*Recorded data*:
start

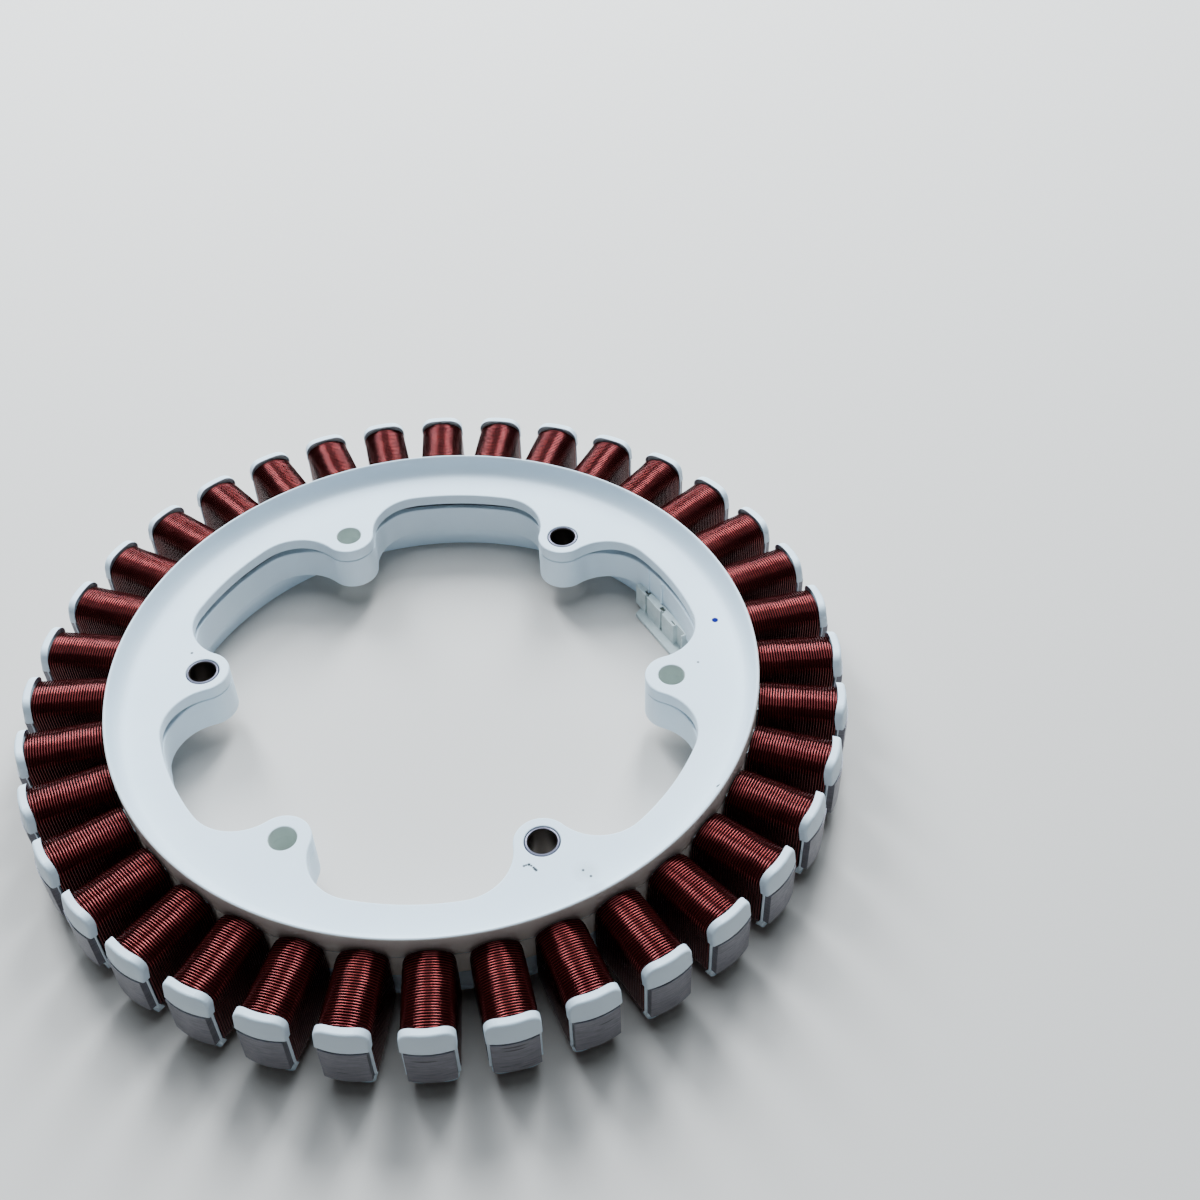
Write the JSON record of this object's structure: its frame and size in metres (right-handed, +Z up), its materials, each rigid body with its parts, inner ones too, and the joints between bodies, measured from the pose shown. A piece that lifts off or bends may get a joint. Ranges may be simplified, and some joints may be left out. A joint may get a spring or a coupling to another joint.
{
  "type": "wound stator",
  "caption": "Flat ring stator with outward teeth, an enamelled wire coil on each tooth, pale moulded insulators and mounting bosses inside a wide lobed bore.",
  "frame": {"origin": "on the stator's axis, in the plane of the lower skirt's edge that it stands on", "axes": "+Z up along the axis towards the deck with the raised rim, +X through the middle of a boss with a plain hole"},
  "size_m": [0.2642, 0.2642, 0.0325],
  "materials": {
    "core_steel": "dull, stacked sheets with fine edges",
    "insulator": "smooth satin moulding",
    "housing": "satin moulding",
    "winding": "glossy clear-coated wire",
    "bush": "turned",
    "terminal": "bright"
  },
  "bodies": {
    "root": {"core_laminations": "core_steel", "upper_insulator": "insulator", "lower_insulator": "insulator", "terminal_housing": "housing", "crossover_wires": "winding", "mounting_bushes": "bush", "terminal_u": "terminal", "terminal_v": "terminal", "terminal_w": "terminal", "coil_01": "winding", "coil_02": "winding", "coil_03": "winding", "coil_04": "winding", "coil_05": "winding", "coil_06": "winding", "coil_07": "winding", "coil_08": "winding", "coil_09": "winding", "coil_10": "winding", "coil_11": "winding", "coil_12": "winding", "coil_13": "winding", "coil_14": "winding", "coil_15": "winding", "coil_16": "winding", "coil_17": "winding", "coil_18": "winding", "coil_19": "winding", "coil_20": "winding", "coil_21": "winding", "coil_22": "winding", "coil_23": "winding", "coil_24": "winding", "coil_25": "winding", "coil_26": "winding", "coil_27": "winding", "coil_28": "winding", "coil_29": "winding", "coil_30": "winding", "coil_31": "winding", "coil_32": "winding", "coil_33": "winding", "coil_34": "winding", "coil_35": "winding", "coil_36": "winding"}
  },
  "joints": []
}
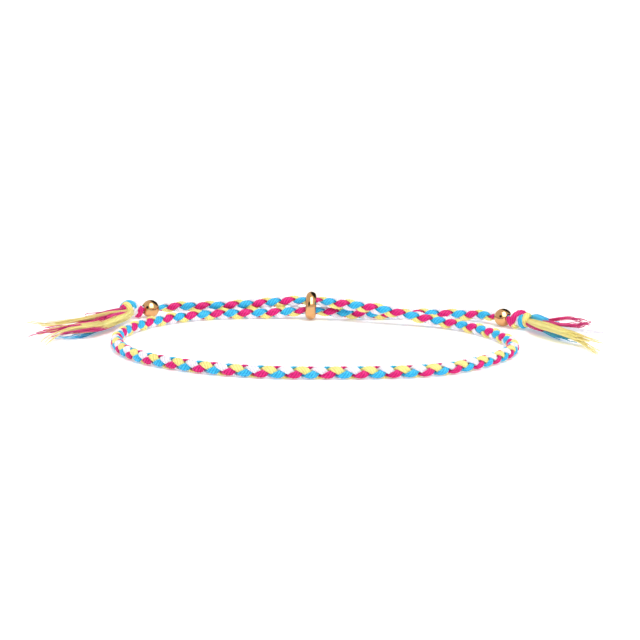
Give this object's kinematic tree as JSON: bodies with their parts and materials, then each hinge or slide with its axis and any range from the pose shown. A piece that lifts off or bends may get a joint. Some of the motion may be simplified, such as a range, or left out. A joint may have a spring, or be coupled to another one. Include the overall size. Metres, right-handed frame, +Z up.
{
  "type": "braided cord bracelet",
  "caption": "Adjustable bracelet of a round four-strand braid in pink, blue, yellow and white, with a metal slider ring, end beads, knots and tassels.",
  "frame": {"origin": "on the surface that the bracelet lies on, below the middle of its outline", "axes": "+X to the right along the width of the loop, +Y from the front of the loop towards the slider, +Z up through the wrist opening"},
  "size_m": [0.0946, 0.052, 0.0048],
  "materials": {
    "pink_yarn": "glossy twisted cotton yarn",
    "blue_yarn": "glossy twisted cotton yarn",
    "yellow_yarn": "glossy twisted cotton yarn",
    "white_yarn": "glossy twisted cotton yarn",
    "rose_gold": "polished rose-gold plating"
  },
  "bodies": {
    "root": {"strand_pink": "pink_yarn", "strand_blue": "blue_yarn", "strand_yellow": "yellow_yarn", "strand_white": "white_yarn", "slider_ring": "rose_gold", "bead_left": "rose_gold", "bead_right": "rose_gold", "knot_left": "pink_yarn", "knot_right": "pink_yarn", "tassel_left": "yellow_yarn", "tassel_right": "yellow_yarn"}
  },
  "joints": []
}
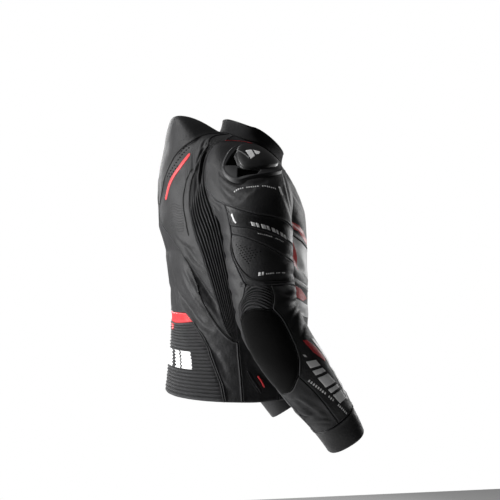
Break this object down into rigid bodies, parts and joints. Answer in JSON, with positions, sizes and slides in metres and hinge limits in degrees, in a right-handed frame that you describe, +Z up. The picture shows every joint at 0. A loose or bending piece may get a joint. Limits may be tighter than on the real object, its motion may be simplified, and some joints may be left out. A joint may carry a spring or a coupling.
{
  "type": "leather motorcycle jacket",
  "caption": "Fitted black leather riding jacket with a speed hump, pre-curved sleeves, ribbed stretch panels, shoulder cups and a front zip, held open as worn.",
  "frame": {"origin": "between the shoulders at the base of the neck, inside the neck seam, where the wearer holds the jacket up", "axes": "+Z up along the standing wearer, +X towards the wearer's left, the front faces -Y"},
  "size_m": [0.67, 0.3904, 0.7144],
  "materials": {
    "black_leather": "satin",
    "red_leather": "satin",
    "white_leather": "satin",
    "stretch_cloth": "matte",
    "elbow_pile": "matte pile",
    "collar_cloth": "matte",
    "cup_rubber": "matte",
    "cup_shell": "gloss",
    "zip_metal": "satin"
  },
  "bodies": {
    "jacket": {"arm_band_L": "black_leather", "arm_band_R": "black_leather", "arm_panel_L": "black_leather", "arm_panel_R": "black_leather", "arm_strip_L": "black_leather", "arm_strip_R": "black_leather", "back_L": "black_leather", "back_R": "black_leather", "back_band": "red_leather", "back_gusset_L": "stretch_cloth", "back_gusset_R": "stretch_cloth", "back_hump": "black_leather", "chest_L": "black_leather", "chest_R": "black_leather", "chest_insert_L": "white_leather", "chest_insert_R": "white_leather", "collar": "collar_cloth", "cuff_L": "black_leather", "cuff_R": "black_leather", "cup_base_L": "cup_rubber", "cup_base_R": "cup_rubber", "cup_shell_L": "cup_shell", "cup_shell_R": "cup_shell", "elbow_patch_L": "elbow_pile", "elbow_patch_R": "elbow_pile", "elbow_ribs_L": "stretch_cloth", "elbow_ribs_R": "stretch_cloth", "forearm_front_L": "black_leather", "forearm_front_R": "black_leather", "forearm_rear_L": "black_leather", "forearm_rear_R": "black_leather", "front_L": "black_leather", "front_R": "black_leather", "lower_back_L": "black_leather", "lower_back_R": "black_leather", "shoulder_L": "black_leather", "shoulder_R": "black_leather", "side_L": "black_leather", "side_R": "black_leather", "sleeve_inner_L": "stretch_cloth", "sleeve_inner_R": "stretch_cloth", "sleeve_rear_L": "black_leather", "sleeve_rear_R": "black_leather", "waist_ribs": "stretch_cloth", "yoke_L": "black_leather", "yoke_R": "black_leather", "zip_slider": "zip_metal", "zip_tape": "stretch_cloth"},
    "pull_tab": {"zip_pull": "zip_metal"}
  },
  "joints": [
    {"name": "pull_tab_hinge", "type": "hinge", "parent": "jacket", "child": "pull_tab", "pos_m": [0, -0.10742, -0.05668], "axis": [-1, 0, 0], "range_deg": [0, 120]}
  ]
}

end

*Required task*: Show the data once more, exactly as it was written.

*Final result*:
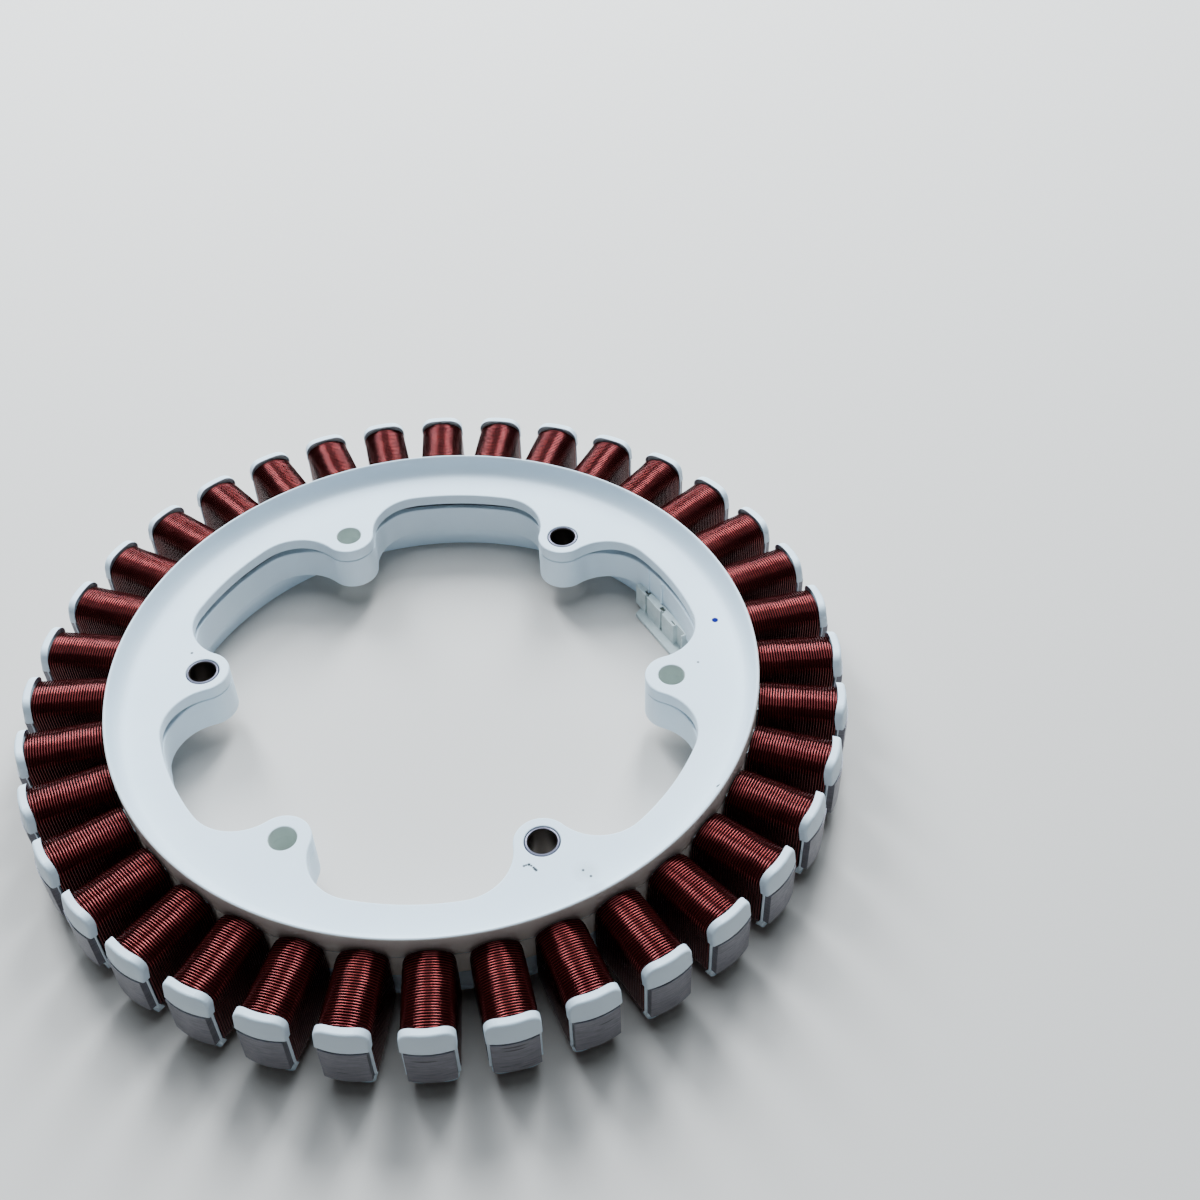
Write the JSON record of this object's structure: its frame and size in metres (right-handed, +Z up), its materials, each rigid body with its parts, inner ones too, and the joints between bodies, measured from the pose shown. A piece that lifts off or bends may get a joint. Ranges may be simplified, and some joints may be left out. A joint may get a spring or a coupling to another joint.
{
  "type": "wound stator",
  "caption": "Flat ring stator with outward teeth, an enamelled wire coil on each tooth, pale moulded insulators and mounting bosses inside a wide lobed bore.",
  "frame": {"origin": "on the stator's axis, in the plane of the lower skirt's edge that it stands on", "axes": "+Z up along the axis towards the deck with the raised rim, +X through the middle of a boss with a plain hole"},
  "size_m": [0.2642, 0.2642, 0.0325],
  "materials": {
    "core_steel": "dull, stacked sheets with fine edges",
    "insulator": "smooth satin moulding",
    "housing": "satin moulding",
    "winding": "glossy clear-coated wire",
    "bush": "turned",
    "terminal": "bright"
  },
  "bodies": {
    "root": {"core_laminations": "core_steel", "upper_insulator": "insulator", "lower_insulator": "insulator", "terminal_housing": "housing", "crossover_wires": "winding", "mounting_bushes": "bush", "terminal_u": "terminal", "terminal_v": "terminal", "terminal_w": "terminal", "coil_01": "winding", "coil_02": "winding", "coil_03": "winding", "coil_04": "winding", "coil_05": "winding", "coil_06": "winding", "coil_07": "winding", "coil_08": "winding", "coil_09": "winding", "coil_10": "winding", "coil_11": "winding", "coil_12": "winding", "coil_13": "winding", "coil_14": "winding", "coil_15": "winding", "coil_16": "winding", "coil_17": "winding", "coil_18": "winding", "coil_19": "winding", "coil_20": "winding", "coil_21": "winding", "coil_22": "winding", "coil_23": "winding", "coil_24": "winding", "coil_25": "winding", "coil_26": "winding", "coil_27": "winding", "coil_28": "winding", "coil_29": "winding", "coil_30": "winding", "coil_31": "winding", "coil_32": "winding", "coil_33": "winding", "coil_34": "winding", "coil_35": "winding", "coil_36": "winding"}
  },
  "joints": []
}
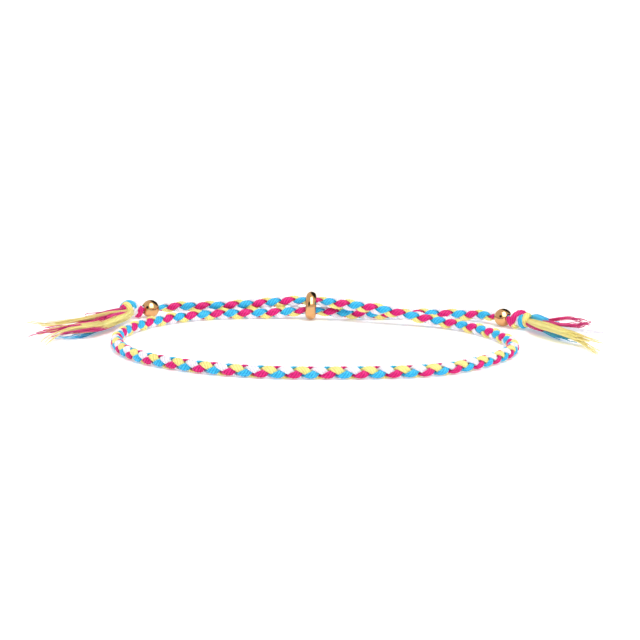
Give this object's kinematic tree as JSON: bodies with their parts and materials, then each hinge or slide with its axis and any range from the pose shown. A piece that lifts off or bends may get a joint. Some of the motion may be simplified, such as a range, or left out. A joint may have a spring, or be coupled to another one. Include the overall size. Metres, right-handed frame, +Z up.
{
  "type": "braided cord bracelet",
  "caption": "Adjustable bracelet of a round four-strand braid in pink, blue, yellow and white, with a metal slider ring, end beads, knots and tassels.",
  "frame": {"origin": "on the surface that the bracelet lies on, below the middle of its outline", "axes": "+X to the right along the width of the loop, +Y from the front of the loop towards the slider, +Z up through the wrist opening"},
  "size_m": [0.0946, 0.052, 0.0048],
  "materials": {
    "pink_yarn": "glossy twisted cotton yarn",
    "blue_yarn": "glossy twisted cotton yarn",
    "yellow_yarn": "glossy twisted cotton yarn",
    "white_yarn": "glossy twisted cotton yarn",
    "rose_gold": "polished rose-gold plating"
  },
  "bodies": {
    "root": {"strand_pink": "pink_yarn", "strand_blue": "blue_yarn", "strand_yellow": "yellow_yarn", "strand_white": "white_yarn", "slider_ring": "rose_gold", "bead_left": "rose_gold", "bead_right": "rose_gold", "knot_left": "pink_yarn", "knot_right": "pink_yarn", "tassel_left": "yellow_yarn", "tassel_right": "yellow_yarn"}
  },
  "joints": []
}
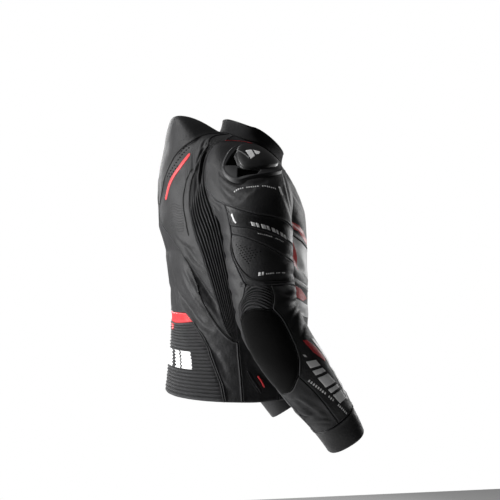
Break this object down into rigid bodies, parts and joints. Answer in JSON, with positions, sizes and slides in metres and hinge limits in degrees, in a right-handed frame that you describe, +Z up. The picture shows every joint at 0. A loose or bending piece may get a joint. Limits may be tighter than on the real object, its motion may be simplified, and some joints may be left out. A joint may carry a spring or a coupling.
{
  "type": "leather motorcycle jacket",
  "caption": "Fitted black leather riding jacket with a speed hump, pre-curved sleeves, ribbed stretch panels, shoulder cups and a front zip, held open as worn.",
  "frame": {"origin": "between the shoulders at the base of the neck, inside the neck seam, where the wearer holds the jacket up", "axes": "+Z up along the standing wearer, +X towards the wearer's left, the front faces -Y"},
  "size_m": [0.67, 0.3904, 0.7144],
  "materials": {
    "black_leather": "satin",
    "red_leather": "satin",
    "white_leather": "satin",
    "stretch_cloth": "matte",
    "elbow_pile": "matte pile",
    "collar_cloth": "matte",
    "cup_rubber": "matte",
    "cup_shell": "gloss",
    "zip_metal": "satin"
  },
  "bodies": {
    "jacket": {"arm_band_L": "black_leather", "arm_band_R": "black_leather", "arm_panel_L": "black_leather", "arm_panel_R": "black_leather", "arm_strip_L": "black_leather", "arm_strip_R": "black_leather", "back_L": "black_leather", "back_R": "black_leather", "back_band": "red_leather", "back_gusset_L": "stretch_cloth", "back_gusset_R": "stretch_cloth", "back_hump": "black_leather", "chest_L": "black_leather", "chest_R": "black_leather", "chest_insert_L": "white_leather", "chest_insert_R": "white_leather", "collar": "collar_cloth", "cuff_L": "black_leather", "cuff_R": "black_leather", "cup_base_L": "cup_rubber", "cup_base_R": "cup_rubber", "cup_shell_L": "cup_shell", "cup_shell_R": "cup_shell", "elbow_patch_L": "elbow_pile", "elbow_patch_R": "elbow_pile", "elbow_ribs_L": "stretch_cloth", "elbow_ribs_R": "stretch_cloth", "forearm_front_L": "black_leather", "forearm_front_R": "black_leather", "forearm_rear_L": "black_leather", "forearm_rear_R": "black_leather", "front_L": "black_leather", "front_R": "black_leather", "lower_back_L": "black_leather", "lower_back_R": "black_leather", "shoulder_L": "black_leather", "shoulder_R": "black_leather", "side_L": "black_leather", "side_R": "black_leather", "sleeve_inner_L": "stretch_cloth", "sleeve_inner_R": "stretch_cloth", "sleeve_rear_L": "black_leather", "sleeve_rear_R": "black_leather", "waist_ribs": "stretch_cloth", "yoke_L": "black_leather", "yoke_R": "black_leather", "zip_slider": "zip_metal", "zip_tape": "stretch_cloth"},
    "pull_tab": {"zip_pull": "zip_metal"}
  },
  "joints": [
    {"name": "pull_tab_hinge", "type": "hinge", "parent": "jacket", "child": "pull_tab", "pos_m": [0, -0.10742, -0.05668], "axis": [-1, 0, 0], "range_deg": [0, 120]}
  ]
}